We also formulated four more general questions which we feel should be discussed at the institutional and departmental level before the implementation of EMI programs. These are:

  • Is one aim of the EMI course to improve English proficiency? If so, how do we know that EMI courses develop the English proficiency of students?

  • Do we know that EMI courses impart content knowledge as least as well as courses taught in the students’ own first language?

  • Will EMI programs add to the division between students from privileged backgrounds and those from poorer disadvantaged backgrounds or will they help those from poorer backgrounds improve their life chances?

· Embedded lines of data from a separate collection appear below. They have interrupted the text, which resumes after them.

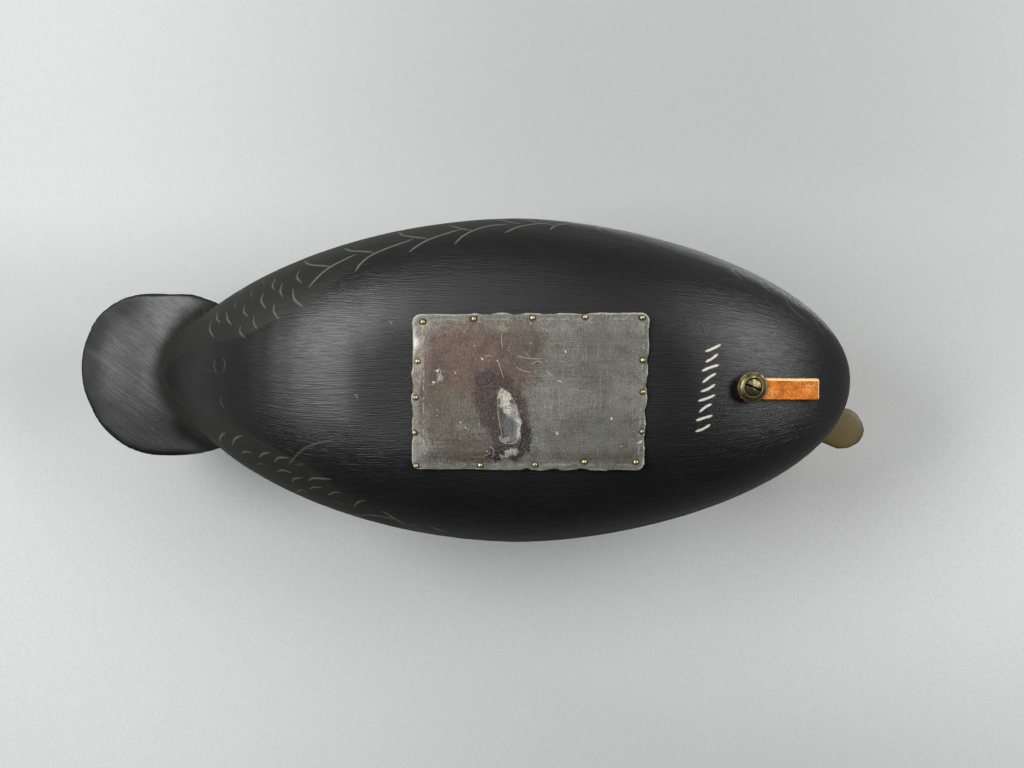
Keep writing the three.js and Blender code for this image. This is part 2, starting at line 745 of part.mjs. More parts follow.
const decoy = new THREE.Group();
decoy.name = "black_duck_decoy";
decoy.add(piece("body", body(), blackPaint));
decoy.add(piece("head", head(), headPaint));
decoy.add(piece("eye_left", mergedPlain(eyeBall(1, EYE.radius, 12)), eyeGlass));
decoy.add(piece("eye_right", mergedPlain(eyeBall(-1, EYE.radius, 12)), eyeGlass));
decoy.add(piece("ballast_plate", plate(), rolledLead));
tackPlaces().forEach((place, i) => {
  decoy.add(piece(`tack_${String(i + 1).padStart(2, "0")}`, tack(place), tackBrass));
});
decoy.add(piece("line_tie_strap", strap(), strapLeather));
decoy.add(piece("line_tie_washer", washer(), agedBrass));
decoy.add(piece("line_tie_screw", screw(), agedBrass));

export default decoy;
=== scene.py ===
"""A black duck decoy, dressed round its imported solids.

Everything is in the decoy's own frame: +X forward, +Y to its left, +Z up. The photograph looks
at the underside, so its camera stands below the decoy. Lengths are metres where Blender takes
them, and millimetres in arrays of points and in sizes whose comments say so.
"""

import logging
import math
from collections.abc import Iterator
from contextlib import contextmanager
from dataclasses import dataclass
from enum import Enum

import bpy
import numpy as np
from mathutils import Matrix, Vector, geometry, noise
from mathutils.bvhtree import BVHTree


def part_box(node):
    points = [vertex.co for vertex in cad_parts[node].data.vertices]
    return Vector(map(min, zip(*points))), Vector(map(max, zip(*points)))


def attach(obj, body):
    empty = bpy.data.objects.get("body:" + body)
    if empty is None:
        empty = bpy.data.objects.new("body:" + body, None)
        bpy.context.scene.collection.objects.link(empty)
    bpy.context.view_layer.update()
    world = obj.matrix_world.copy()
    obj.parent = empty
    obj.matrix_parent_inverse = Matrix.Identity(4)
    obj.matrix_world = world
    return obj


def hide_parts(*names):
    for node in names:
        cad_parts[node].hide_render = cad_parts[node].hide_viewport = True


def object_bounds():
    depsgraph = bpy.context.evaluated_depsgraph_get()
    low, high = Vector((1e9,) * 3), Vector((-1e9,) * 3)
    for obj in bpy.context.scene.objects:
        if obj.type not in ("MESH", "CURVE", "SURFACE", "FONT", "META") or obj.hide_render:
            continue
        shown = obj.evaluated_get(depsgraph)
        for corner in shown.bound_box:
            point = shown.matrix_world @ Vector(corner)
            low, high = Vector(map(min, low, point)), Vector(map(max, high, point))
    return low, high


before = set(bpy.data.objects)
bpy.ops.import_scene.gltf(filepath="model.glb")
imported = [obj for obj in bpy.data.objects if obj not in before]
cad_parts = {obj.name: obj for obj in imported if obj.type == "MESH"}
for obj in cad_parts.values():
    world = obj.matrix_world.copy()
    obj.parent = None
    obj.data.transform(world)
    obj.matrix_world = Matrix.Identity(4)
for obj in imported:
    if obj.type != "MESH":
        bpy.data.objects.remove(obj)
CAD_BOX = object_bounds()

Array = np.ndarray
Piece = bpy.types.Object
Socket = bpy.types.NodeSocket
Outputs = bpy.types.NodeOutputs
Finish = bpy.types.Material
Pair = tuple[float, float]
Triple = tuple[float, float, float]

MM = 0.001
ROOT = "root"
BOX_MARGIN = 0.01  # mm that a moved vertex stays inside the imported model's box
FAR = 99.0  # mm, stands for a distance too great to matter
log = logging.getLogger("decoy")


class Side(Enum):
    """A side of the duck, by the sign of its Y."""

    LEFT = 1
    RIGHT = -1


class Slot(Enum):
    """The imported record's material slots."""

    BLACK = "black_paint"
    HEAD = "head_paint"
    EYE = "eye_glass"
    LEAD = "rolled_lead"
    TACK = "tack_brass"
    LEATHER = "strap_leather"
    BRASS = "aged_brass"


class Brush(Enum):
    """What a painted line is drawn with, and the name of its attributes."""

    FEATHER = "feather"
    SCORE = "score"
    CHALK = "chalk"
    SCRATCH = "scratch"


def linear(colour: str) -> tuple[float, float, float, float]:
    """Turns an sRGB hex colour into linear light.

    Args:
        colour: Six hex digits after a hash sign.

    Returns:
        Linear red, green and blue, and an alpha of 1.
    """
    parts = [int(colour[i : i + 2], 16) / 255 for i in (1, 3, 5)]
    light = [c / 12.92 if c <= 0.04045 else ((c + 0.055) / 1.055) ** 2.4 for c in parts]
    return (light[0], light[1], light[2], 1.0)


def eased(values: Array, low: float, high: float) -> Array:
    """A smooth step from 0 at low to 1 at high, which may be the smaller of the two."""
    share = np.clip((values - low) / (high - low), 0, 1)
    return share * share * (3 - 2 * share)


def kept_inside(points: Array) -> Array:
    """Points in millimetres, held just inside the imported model's box."""
    low, high = (np.array(corner) / MM for corner in CAD_BOX)
    return np.clip(points, low + BOX_MARGIN, high - BOX_MARGIN)


# Pieces and their meshes


def only(piece: Piece) -> None:
    """Selects one object and makes it the active one."""
    bpy.ops.object.select_all(action="DESELECT")
    piece.select_set(True)
    bpy.context.view_layer.objects.active = piece


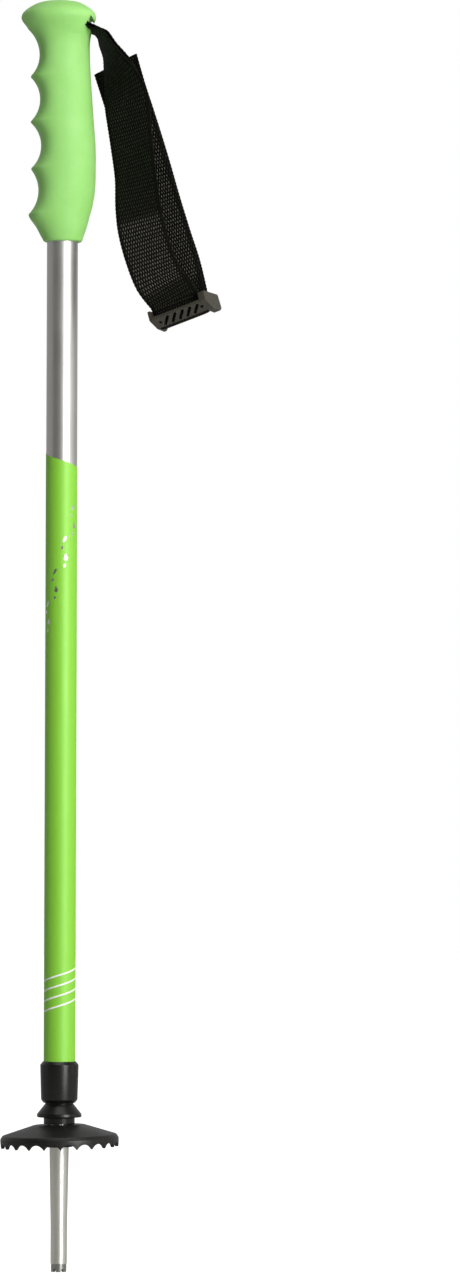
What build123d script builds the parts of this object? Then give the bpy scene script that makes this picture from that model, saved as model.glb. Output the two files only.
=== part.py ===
from build123d import *

import os
from math import cos, radians, sin

# A junior alpine ski pole, upright, in millimetres. The origin is the end of
# the tip on the shaft's axis, +Z runs up the shaft, +X is the side that the
# wrist strap hangs on, and -X is the side that the fingers close round.

os.makedirs("parts", exist_ok=True)

# ---- Driving dimensions -------------------------------------------------------

# shaft
TUBE_OD = 16.0
TUBE_WALL = 1.2
TUBE_BOTTOM = 90.0
TUBE_TOP = 634.0
FIT = 0.02  # radial clearance of pieces that are pressed or glued together
FILM = 0.15
FILM_BOTTOM = 108.2
FILM_FRONT_TOP = 417.5  # height of the film's slanted edge on the axis
FILM_SLOPE = 0.5  # fall of that edge per mm towards +X

# tip end
STEM_R = 5.0
STEM_TIP_R = 4.25
STEM_BOTTOM = 4.2
STEM_STRAIGHT = 20.0
STEM_TOP = 130.0
CROWN_R = 4.0
CROWN_BORE_R = 2.5
CROWN_NOTCHES = 6
SPIGOT_R = 2.5
SPIGOT_LENGTH = 9.0

# collar between the shaft and the stem
COLLAR_TOP = 107.9
COLLAR_R_TOP = 9.9
COLLAR_R_LOW = 9.4
COLLAR_BODY_BOTTOM = 88.2
COLLAR_WAIST_R = 7.0
FLANGE_TOP = 86.5
FLANGE_R = 11.6
FLANGE_EDGE_TOP = 80.8
FLANGE_EDGE_BOTTOM = 79.3
COLLAR_NECK_R = 8.0
COLLAR_BOTTOM = 75.8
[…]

  • Will EMI programs undermine the role and status of local languages as languages of education and scholarship? If so, what steps can be taken to ensure that local languages remain as important languages of education and scholarship?

I am aware that answering these questions requires much thought and contemplation. But, if the implementation of EMI programs in the overall drive to internationalise education is to be successful, I feel that these are questions that need to be discussed and debated among all stakeholders.